Nada disso impediu que Lula fosse atacado de forma cada vez mais
feroz por aqueles diante de quem contemporizava e, em certas ocasiões,
até recuava.
A mídia brasileira se transformou, nos últimos dez anos, numa fábrica
uniformizada de colunistas dedicados a caçar Lula. Bater em Lula deu
emprego e espaço a nulidades como Villa, Azevedo e Mainardi. Todos eles
inexpressivos em seus campos de atuação antes de Lula, ganharam depois
os holofotes interesseiros apenas por atirar em quem o Antigo Regime
queria ver sangrando.
Lula jamais reagiu, e isso talvez tenha lhe dado a aura de perseguido
e ajudado a construir a formidável popularidade que ele tem diante do
povo brasileiro.
Mas ao mesmo tempo a contemporização o tolheu: quando Lula disse,
repetidas vezes, que os grandes empresários jamais tinham ganhado tanto
dinheiro como sob ele, estava tristemente certo.
Como a riqueza nacional é um bolo só, se um grupo está ganhando muito
dinheiro – a família Marinho retornou agora à lista dos bilionários da
Forbes — os demais terão que se contentar com o que sobrar. Não é um
dado auspicioso para um país com tamanha desigualdade.
O silêncio de Lula diante das pancadas ininterruptas não o ajudou
sequer depois do Planalto. Como já foi notado, Lula se transformou no
primeiro ex-presidente cuja derrubada é tramada, sonhada e tentada.
Tudo isso posto, é interessante notar as palavras de Lula em Havana,
onde ele esteve nestes dias para a celebração do herói cubano José Marti
e também para visitas a Fidel e ao adoentado Chávez.
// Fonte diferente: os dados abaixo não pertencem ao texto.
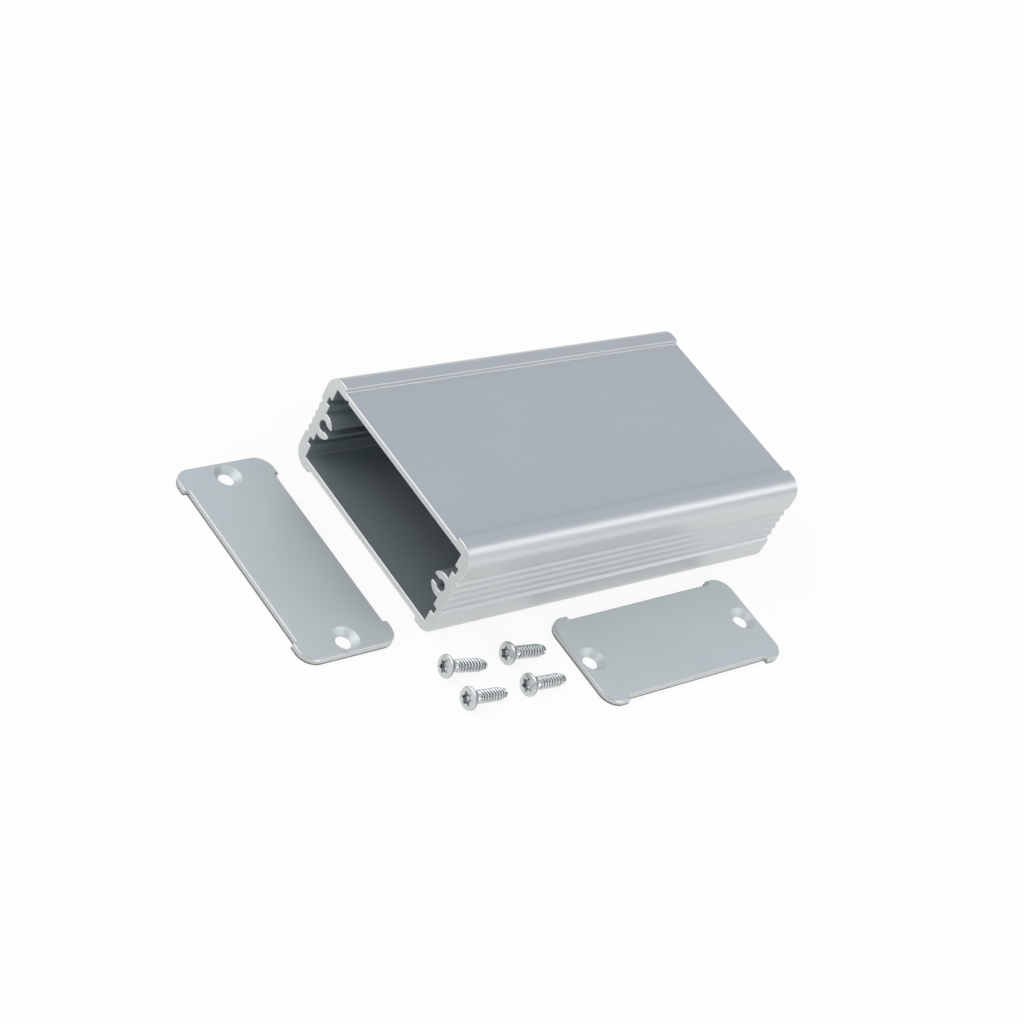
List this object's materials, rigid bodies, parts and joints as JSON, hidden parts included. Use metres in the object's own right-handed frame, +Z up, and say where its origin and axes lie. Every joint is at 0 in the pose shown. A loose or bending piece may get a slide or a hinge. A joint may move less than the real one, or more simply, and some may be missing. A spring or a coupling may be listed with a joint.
{
  "type": "extruded aluminium enclosure",
  "caption": "Flat tube-shaped instrument case of extruded aluminium with ribbed sides and inner guide grooves, laid out open beside its loose end plates and countersunk screws.",
  "frame": {"origin": "on the surface that everything lies on, under the middle of the case", "axes": "+X along the case, from the end by the loose end plate to the far end; +Y across the case, away from the loose screws; +Z up"},
  "size_m": [0.1328, 0.0835, 0.025],
  "materials": {
    "case_aluminium": "clear anodised, satin, with fine drawing lines along the case and sawn ends",
    "plate_aluminium": "clear anodised, matt satin",
    "screw_steel": "bright zinc plate"
  },
  "bodies": {
    "root": {"extruded_case": "case_aluminium", "end_plate_left": "plate_aluminium", "end_plate_right": "plate_aluminium", "screw_1": "screw_steel", "screw_2": "screw_steel", "screw_3": "screw_steel", "screw_4": "screw_steel"}
  },
  "joints": []
}
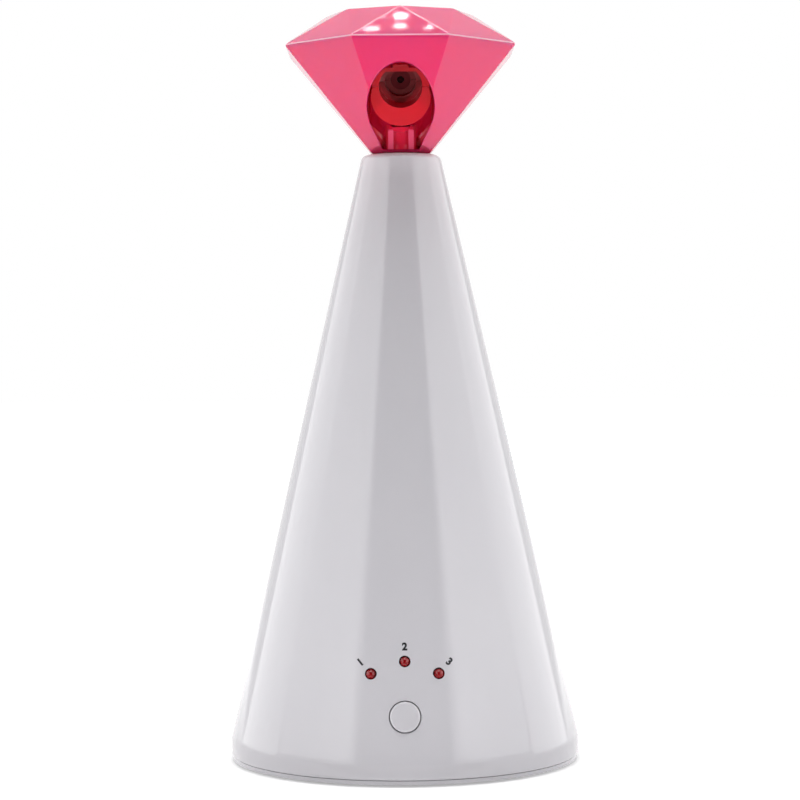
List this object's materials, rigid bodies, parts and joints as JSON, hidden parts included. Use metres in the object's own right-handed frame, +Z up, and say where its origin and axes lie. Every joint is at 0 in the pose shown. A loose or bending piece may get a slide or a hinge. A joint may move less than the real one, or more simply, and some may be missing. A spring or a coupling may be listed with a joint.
{
  "type": "automatic cat laser toy",
  "caption": "Free-standing cone whose motor turns a faceted head; a tilting laser barrel in the head looks out of a drop-shaped window, with a push button and lamps at the foot.",
  "frame": {"origin": "centre of the foot, on the surface the toy stands on", "axes": "+Z up along the cone, -Y out of the front with the button, lamps and window, +X to the right seen from the front"},
  "size_m": [0.114, 0.114, 0.2437],
  "materials": {
    "white_abs": "moulded, high gloss",
    "pink_abs": "moulded, translucent, high gloss",
    "crimson_abs": "moulded, satin gloss",
    "nylon": "moulded, dull",
    "black_plastic": "moulded, dull",
    "steel": "plated",
    "brass": "drawn",
    "rubber": "moulded, dull",
    "lamp_red": "clear tinted dome",
    "board": "laminate with solder mask",
    "cell_wrap": "printed sleeve, bare of print",
    "lens": "clear",
    "silver_abs": "moulded"
  },
  "bodies": {
    "housing": {"cone_shell": "white_abs", "base_cover": "white_abs", "rubber_feet": "rubber", "base_screws": "steel", "battery_cells": "cell_wrap", "battery_springs": "steel", "battery_plates": "steel", "control_board": "board", "board_screws": "steel", "mode_switch": "black_plastic", "status_lamps": "lamp_red", "gear_case": "silver_abs", "gear_cover": "silver_abs", "gear_pins": "steel", "case_screws": "steel", "motor_can": "steel", "motor_end_cap": "black_plastic", "motor_screws": "steel", "brush_block": "black_plastic", "brush_leaves": "brass", "neck_bush": "nylon"},
    "head": {"head_shell": "pink_abs", "head_crown": "pink_abs", "head_yoke": "crimson_abs", "yoke_screws": "steel", "drive_shaft": "steel", "gear_output": "nylon", "slip_drum": "black_plastic", "slip_bands": "brass", "neck_clip": "steel"},
    "laser": {"laser_cradle": "crimson_abs", "laser_hood": "crimson_abs", "laser_module": "brass", "laser_lens": "lens", "laser_diode": "steel"},
    "first_gear": {"gear_first": "nylon"},
    "second_gear": {"gear_second": "nylon"},
    "rotor": {"motor_shaft": "steel", "motor_pinion": "brass"},
    "button": {"button_cap": "white_abs", "switch_plunger": "nylon"},
    "door": {"battery_door": "white_abs", "door_screw": "steel"}
  },
  "joints": [
    {"name": "head_turn", "type": "hinge", "parent": "housing", "child": "head", "pos_m": [0, 0, 0.193], "axis": [0, 0, 1], "continuous": true},
    {"name": "second_gear_spin", "type": "hinge", "parent": "housing", "child": "second_gear", "pos_m": [0.015, 0, 0.11], "axis": [0, 0, 1], "continuous": true},
    {"name": "first_gear_spin", "type": "hinge", "parent": "housing", "child": "first_gear", "pos_m": [0.0093, 0.01112, 0.11], "axis": [0, 0, 1], "continuous": true},
    {"name": "motor_spin", "type": "hinge", "parent": "housing", "child": "rotor", "pos_m": [-0.00292, 0.00851, 0.098], "axis": [0, 0, 1], "continuous": true},
    {"name": "laser_tilt", "type": "hinge", "parent": "head", "child": "laser", "pos_m": [0, -0.00395, 0.22027], "axis": [1, 0, 0], "range_deg": [-6, 8]},
    {"name": "button_press", "type": "slide", "parent": "housing", "child": "button", "axis": [0, 0.9742, -0.2258], "range_m": [0, 0.0006], "stiffness_N_per_m": 100},
    {"name": "door_swing", "type": "hinge", "parent": "housing", "child": "door", "pos_m": [0, 0.02335, 0.0016], "axis": [1, 0, 0], "range_deg": [0, 85]}
  ],
  "couplings": [
    {"joint": "second_gear_spin", "follows": "head_turn", "ratio": -5},
    {"joint": "first_gear_spin", "follows": "head_turn", "ratio": 20},
    {"joint": "motor_spin", "follows": "head_turn", "ratio": -80}
  ]
}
Lula falou mais alto do que de costume, como Dilma alguns dias antes
dele num pronunciamento transmitido pela televisão brasileira.
Disse o óbvio, mas este óbvio não tinha sido jamais expresso
publicamente antes com tamanha clareza. O Antigo Regime, notou ele, o
persegue não pelos erros – que não são poucos, de resto, como o Diário
tem constantemente lembrado, a começar pelo fracasso no choque ético
prometido na política e a continuar pela baixa velocidade na escandinavização do Brasil – mas pelos acertos.
O cordato Lula mudou?
Veremos. Mesmo a paciência de alguém forjado nas disputas sindicais,
em que você xinga e é xingado a cada assembleia, tem limites.
Mas não é este o ponto.
Lula parece ter entendido, fora do poder, que para que a sociedade
brasileira seja menos absurdamente injusta você não pode permitir que
uma pequena casta mimada ganhe mais dinheiro que nunca.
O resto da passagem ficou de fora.